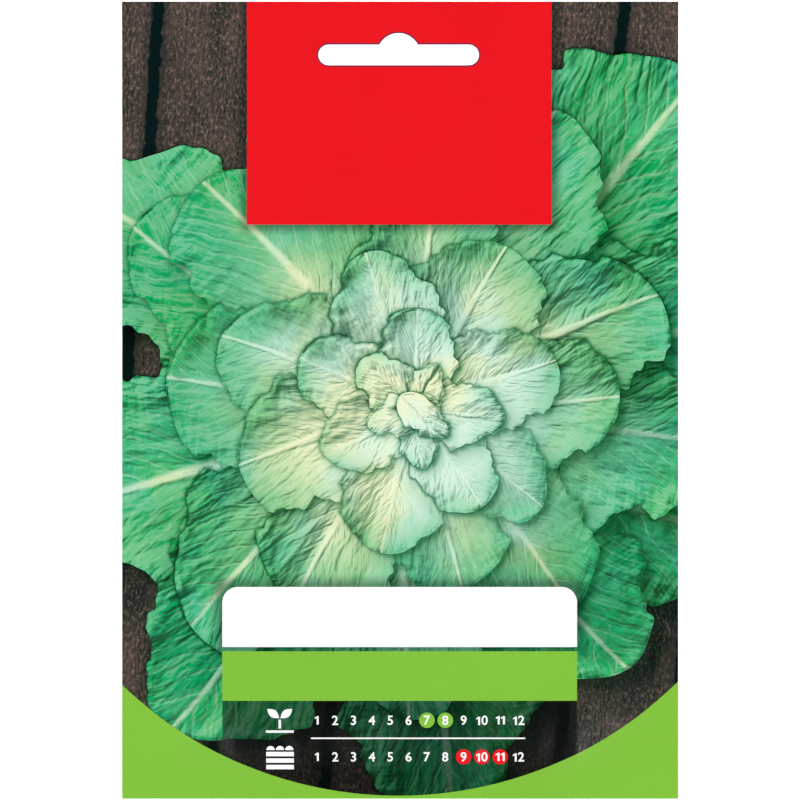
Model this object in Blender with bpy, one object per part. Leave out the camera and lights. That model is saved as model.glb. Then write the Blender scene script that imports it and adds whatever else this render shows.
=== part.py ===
"""Seed packet: two laminated paper webs, heat-sealed all round, with a charge of chicory seed inside.

The packet lies on its back web. X runs across it, Y runs up it towards the hang slot, and Z points
out of its front. The origin is the middle of the surface that it lies on. Metres.
"""

import math
import random

import bpy
import bmesh
from mathutils import Euler, Matrix, Vector

# The packet's outline and its webs
PACKET_WIDTH = 0.1107
PACKET_HEIGHT = 0.1586
WEB_THICKNESS = 0.0002
SEAL_GAP = 0.0001

# Seal bands, where the two webs are pressed together
SIDE_SEAL = 0.005
FOOT_SEAL = 0.006
HEAD_SEAL = 0.021

# How far the filled pouch swells, and how soon it does so from each seal
SEAL_HEIGHT = 0.0012
FRONT_SWELL = 0.0034
FRONT_SIDE_RUN = 0.022
FRONT_FOOT_RUN = 0.020
FRONT_HEAD_RUN = 0.085
BACK_RUN = 0.012
HEAD_CURL = 0.0010

# Hang slot: a long slot with a round bump over its middle, punched a little left of the packet's middle
SLOT_LENGTH = 0.0320
SLOT_WIDTH = 0.00410
SLOT_BUMP_RADIUS = 0.00433
SLOT_CENTRE_X = -0.0003
SLOT_BELOW_TOP = 0.01055
SLOT_ARC_STEPS = 10

# The seed: one real seed's size, and how the charge lies in the pouch
SEED_LENGTH = 0.0024
SEED_BASE_RADIUS = 0.00028
SEED_CROWN_RADIUS = 0.00062
SEED_SIDES = 5
SEED_TILT = math.radians(14)
SEED_SINK = 0.00022
BED_CLEAR_OF_WEB = 0.0008
BED_INSET = 0.010
BED_LENGTH = 0.104
BED_GRID = 0.0105
BED_SPACING_ABOVE = 0.0056
BED_SPACING_BELOW = 0.0082
BED_JITTER = 0.0016
SEED_DRAW = 11

# Widest steps of the webs' grid lines: where a web rises, where it lies level, and along the header
RISING_STEP = 0.0037
LEVEL_STEP_X = 0.0095
LEVEL_STEP_Y = 0.0075
HEADER_STEP = 0.0042

# How far the slot's punch reaches past the webs, each way
PUNCH_REACH = 0.004

HALF_WIDTH = PACKET_WIDTH / 2
HALF_HEIGHT = PACKET_HEIGHT / 2
POUCH_SIDE = HALF_WIDTH - SIDE_SEAL
POUCH_FOOT = -HALF_HEIGHT + FOOT_SEAL
POUCH_HEAD = HALF_HEIGHT - HEAD_SEAL
SLOT_CENTRE_Y = HALF_HEIGHT - SLOT_BELOW_TOP
BACK_SINK = SEAL_HEIGHT - SEAL_GAP / 2 - WEB_THICKNESS


def ramp(distance, run):
    """Rises from 0 at a seal, steeply at first, and levels off at 1 once distance reaches run."""
    share = min(max(distance / run, 0.0), 1.0)
    return math.sin(0.5 * math.pi * share)


def fullness(x, y, side_run, foot_run, head_run):
    """How far the pouch is open at a point, from 0 on every seal to 1 in the middle."""
    aside = ramp(POUCH_SIDE - abs(x), side_run)
    return aside * ramp(y - POUCH_FOOT, foot_run) * ramp(POUCH_HEAD - y, head_run)


def seam_height(y):
    """Height of the plane between the webs. The stiff header curls up a little towards its edge."""
    along = max(0.0, (y - POUCH_HEAD) / HEAD_SEAL)
    return SEAL_HEIGHT + HEAD_CURL * along**2


def front_inside(x, y):
    swell = FRONT_SWELL * fullness(x, y, FRONT_SIDE_RUN, FRONT_FOOT_RUN, FRONT_HEAD_RUN)
    return seam_height(y) + SEAL_GAP / 2 + swell


def back_inside(x, y):
    sink = BACK_SINK * fullness(x, y, BACK_RUN, BACK_RUN, BACK_RUN)
    return seam_height(y) - SEAL_GAP / 2 - sink


def front_outside(x, y):
    return front_inside(x, y) + WEB_THICKNESS


def spaced(start, end, step):
    """Values from start to end, evenly spaced at about step, with start left out."""
    count = max(1, round(abs(end - start) / step))
    return [start + (end - start) * (i + 1) / count for i in range(count)]


def columns():
    """Grid lines across the packet: each edge, each seal's inner edge, closer where the web rises."""
    rise_end = POUCH_SIDE - FRONT_SIDE_RUN
    level = spaced(0.0, rise_end, LEVEL_STEP_X)
    right = [0.0, *level, *spaced(rise_end, POUCH_SIDE, RISING_STEP), HALF_WIDTH]
    return [-x for x in reversed(right[1:])] + right


def rows():
    """Grid lines up the packet, from its foot to its top edge."""
    rise_end = POUCH_FOOT + FRONT_FOOT_RUN
    rising = [-HALF_HEIGHT, POUCH_FOOT, *spaced(POUCH_FOOT, rise_end, RISING_STEP)]
    level = spaced(rise_end, POUCH_HEAD, LEVEL_STEP_Y)
    return rising + level + spaced(POUCH_HEAD, HALF_HEIGHT, HEADER_STEP)


def material(name, colour, roughness):
    made = bpy.data.materials.new(name)
    made.use_nodes = True
    shader = made.node_tree.nodes["Principled BSDF"]
    shader.inputs["Base Color"].default_value = (*colour, 1.0)
    shader.inputs["Roughness"].default_value = roughness
    shader.inputs["Metallic"].default_value = 0.0
    return made


def placed(name, mesh, finish=None):
    if finish:
        mesh.materials.append(finish)
    obj = bpy.data.objects.new(name, mesh)
    bpy.context.scene.collection.objects.link(obj)
    return obj


def sheet(name, x_lines, y_lines, top, thickness, finish):
    """A closed sheet over a grid: top(x, y) gives its upper face, thickness(x, y) how deep it goes."""
    shape = bmesh.new()
    grid = [[shape.verts.new((x, y, top(x, y))) for x in x_lines] for y in y_lines]
    for lower, upper in zip(grid, grid[1:]):
        for a, b, c, d in zip(lower, lower[1:], upper[1:], upper):
            shape.faces.new((a, b, c, d))
    under = bmesh.ops.extrude_face_region(shape, geom=shape.faces[:])["geom"]
    for vert in under:
        if isinstance(vert, bmesh.types.BMVert):
            vert.co.z -= thickness(vert.co.x, vert.co.y)
    bmesh.ops.triangulate(shape, faces=shape.faces[:])
    bmesh.ops.recalc_face_normals(shape, faces=shape.faces[:])
    mesh = bpy.data.meshes.new(name)
    shape.to_mesh(mesh)
    shape.free()
    return placed(name, mesh, finish)


def arc(centre, radius, start, end, steps):
    """Points on an arc between two angles in radians, both ends included."""
    turns = [start + (end - start) * i / steps for i in range(steps + 1)]
    return [(centre[0] + radius * math.cos(t), centre[1] + radius * math.sin(t)) for t in turns]


def slot_outline():
    """The hang slot's outline, anticlockwise from its lower right corner."""
    end_radius = SLOT_WIDTH / 2
    end_x = SLOT_LENGTH / 2 - end_radius
    quarter = math.pi / 2
    meets = math.asin(end_radius / SLOT_BUMP_RADIUS)
    right_end = (SLOT_CENTRE_X + end_x, SLOT_CENTRE_Y)
    left_end = (SLOT_CENTRE_X - end_x, SLOT_CENTRE_Y)
    right = arc(right_end, end_radius, -quarter, quarter, SLOT_ARC_STEPS)
    bump = arc((SLOT_CENTRE_X, SLOT_CENTRE_Y), SLOT_BUMP_RADIUS, meets, math.pi - meets, SLOT_ARC_STEPS)
    left = arc(left_end, end_radius, quarter, 3 * quarter, SLOT_ARC_STEPS)
    return right + bump + left


def slot_cutter():
    """A punch of the slot's outline, longer than both webs are thick. It is a tool, not a piece."""
    shape = bmesh.new()
    low = seam_height(SLOT_CENTRE_Y) - PUNCH_REACH
    base = shape.faces.new([shape.verts.new((x, y, low)) for x, y in slot_outline()])
    raised = bmesh.ops.extrude_face_region(shape, geom=[base])["geom"]
    moved = [v for v in raised if isinstance(v, bmesh.types.BMVert)]
    bmesh.ops.translate(shape, verts=moved, vec=Vector((0.0, 0.0, 2 * PUNCH_REACH)))
    bmesh.ops.recalc_face_normals(shape, faces=shape.faces[:])
    mesh = bpy.data.meshes.new("slot_punch")
    shape.to_mesh(mesh)
    shape.free()
    punch = placed("slot_punch", mesh)
    punch.hide_render = True
    punch.display_type = "WIRE"
    return punch


def cut_slot(web, punch):
    cut = web.modifiers.new("hang slot", "BOOLEAN")
    cut.operation = "DIFFERENCE"
    cut.solver = "EXACT"
    cut.object = punch


def seed_mesh():
    """One achene: a blunt, angular wedge, narrow at its base and cut off square at its crown."""
    shape = bmesh.new()
    bmesh.ops.create_cone(
        shape,
        cap_ends=True,
        segments=SEED_SIDES,
        radius1=SEED_BASE_RADIUS,
        radius2=SEED_CROWN_RADIUS,
        depth=SEED_LENGTH,
    )
    mesh = bpy.data.meshes.new("seed")
    shape.to_mesh(mesh)
    shape.free()
    return mesh


def bed_top(x, y):
    return front_inside(x, y) - BED_CLEAR_OF_WEB


def bed_bottom(x, y):
    return back_inside(x, y) + BED_CLEAR_OF_WEB


def bed_points(draw, spacing):
    """Seed places over the bed: staggered rows, each seed moved a little by chance."""
    side = POUCH_SIDE - BED_INSET - SEED_LENGTH / 2
    foot = POUCH_FOOT + BED_INSET + SEED_LENGTH / 2
    head = foot + BED_LENGTH - SEED_LENGTH
    for row, y in enumerate([foot, *spaced(foot, head, spacing)]):
        shift = spacing / 2 * (row % 2)
        for x in [-side, *spaced(-side, side, spacing)]:
            place = Vector((x + shift, y, 0.0))
            place += Vector((draw.uniform(-1, 1), draw.uniform(-1, 1), 0.0)) * BED_JITTER
            if abs(place.x) < side and foot < place.y < head:
                yield place


def lay_seeds(collection, draw, mesh, spacing, height):
    """Seeds lying half in the bed's face, each turned and tilted its own way."""
    for place in bed_points(draw, spacing):
        tilt = math.pi / 2 + draw.uniform(-SEED_TILT, SEED_TILT)
        lying = Euler((tilt, 0.0, draw.uniform(0, math.tau))).to_matrix()
        rolled = lying @ Matrix.Rotation(draw.uniform(0, math.tau), 3, "Z")
        place.z = height(place.x, place.y)
        seed = bpy.data.objects.new("seed", mesh)
        seed.matrix_world = Matrix.Translation(place) @ rolled.to_4x4()
        collection.objects.link(seed)


def seed_charge(finish):
    """The seed in the pouch: a bed with single seeds standing out of both its faces, as one solid."""
    side = POUCH_SIDE - BED_INSET
    foot = POUCH_FOOT + BED_INSET
    bed = sheet(
        "seed_charge",
        [-side, *spaced(-side, side, BED_GRID)],
        [foot, *spaced(foot, foot + BED_LENGTH, BED_GRID)],
        bed_top,
        lambda x, y: bed_top(x, y) - bed_bottom(x, y),
        finish,
    )
    loose = bpy.data.collections.new("loose seed")
    bpy.context.scene.collection.children.link(loose)
    draw = random.Random(SEED_DRAW)
    mesh = seed_mesh()
    lay_seeds(loose, draw, mesh, BED_SPACING_ABOVE, lambda x, y: bed_top(x, y) - SEED_SINK)
    lay_seeds(loose, draw, mesh, BED_SPACING_BELOW, lambda x, y: bed_bottom(x, y) + SEED_SINK)
    join = bed.modifiers.new("join seed", "BOOLEAN")
    join.operation = "UNION"
    join.solver = "EXACT"
    join.operand_type = "COLLECTION"
    join.collection = loose
    bpy.context.view_layer.update()
    depsgraph = bpy.context.evaluated_depsgraph_get()
    joined = bpy.data.meshes.new_from_object(bed.evaluated_get(depsgraph))
    bed.modifiers.clear()
    bed.data = joined
    for seed in list(loose.objects):
        bpy.data.objects.remove(seed)
    bpy.data.collections.remove(loose)
    return bed


def main():
    for obj in list(bpy.data.objects):
        bpy.data.objects.remove(obj)
    front_finish = material("printed laminate", (0.10, 0.42, 0.19), 0.35)
    back_finish = material("back laminate", (0.80, 0.82, 0.74), 0.45)
    seed_finish = material("chicory seed", (0.32, 0.22, 0.12), 0.75)
    punch = slot_cutter()
    front = sheet("front_web", columns(), rows(), front_outside, lambda x, y: WEB_THICKNESS, front_finish)
    back = sheet("back_web", columns(), rows(), back_inside, lambda x, y: WEB_THICKNESS, back_finish)
    for web in (front, back):
        cut_slot(web, punch)
    seed_charge(seed_finish)


main()
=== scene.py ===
"""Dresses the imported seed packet: its printed front and back, the seed inside it and a pale studio.

Sizes are in metres, in the packet's own frame: X across it, Y up to the hang slot, Z out of its front.
"""

import math
import random

import bmesh
import bpy
import numpy as np
from bpy.props import FloatProperty, FloatVectorProperty, IntProperty, PointerProperty
from mathutils import Euler, Matrix, Vector, geometry, kdtree


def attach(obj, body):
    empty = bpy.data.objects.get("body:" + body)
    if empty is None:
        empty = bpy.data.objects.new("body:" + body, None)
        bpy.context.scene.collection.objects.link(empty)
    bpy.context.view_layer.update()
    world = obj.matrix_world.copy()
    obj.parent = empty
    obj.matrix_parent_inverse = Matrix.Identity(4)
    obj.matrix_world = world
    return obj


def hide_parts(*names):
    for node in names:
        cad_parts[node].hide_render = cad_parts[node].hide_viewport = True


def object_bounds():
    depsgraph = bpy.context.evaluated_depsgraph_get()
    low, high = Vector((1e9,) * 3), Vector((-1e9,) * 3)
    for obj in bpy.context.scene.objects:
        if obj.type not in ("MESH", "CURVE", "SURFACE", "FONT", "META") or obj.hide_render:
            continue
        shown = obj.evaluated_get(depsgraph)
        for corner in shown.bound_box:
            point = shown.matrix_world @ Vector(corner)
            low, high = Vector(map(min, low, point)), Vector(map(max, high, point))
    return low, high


bl_info = {
    "name": "Seed packet dressing",
    "version": (1, 0, 0),
    "blender": (4, 5, 0),
    "location": "View3D > Sidebar > Seed packet",
    "description": "Builds the printed webs and the seed of a seed packet, and its studio",
    "category": "Object",
}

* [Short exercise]
Everything from the line containing "if obj.type not" down to the line containing "return low, high" should be retyped exactly, both lines included, and nothing more.

* [Result of this exercise]
        if obj.type not in ("MESH", "CURVE", "SURFACE", "FONT", "META") or obj.hide_render:
            continue
        shown = obj.evaluated_get(depsgraph)
        for corner in shown.bound_box:
            point = shown.matrix_world @ Vector(corner)
            low, high = Vector(map(min, low, point)), Vector(map(max, high, point))
    return low, high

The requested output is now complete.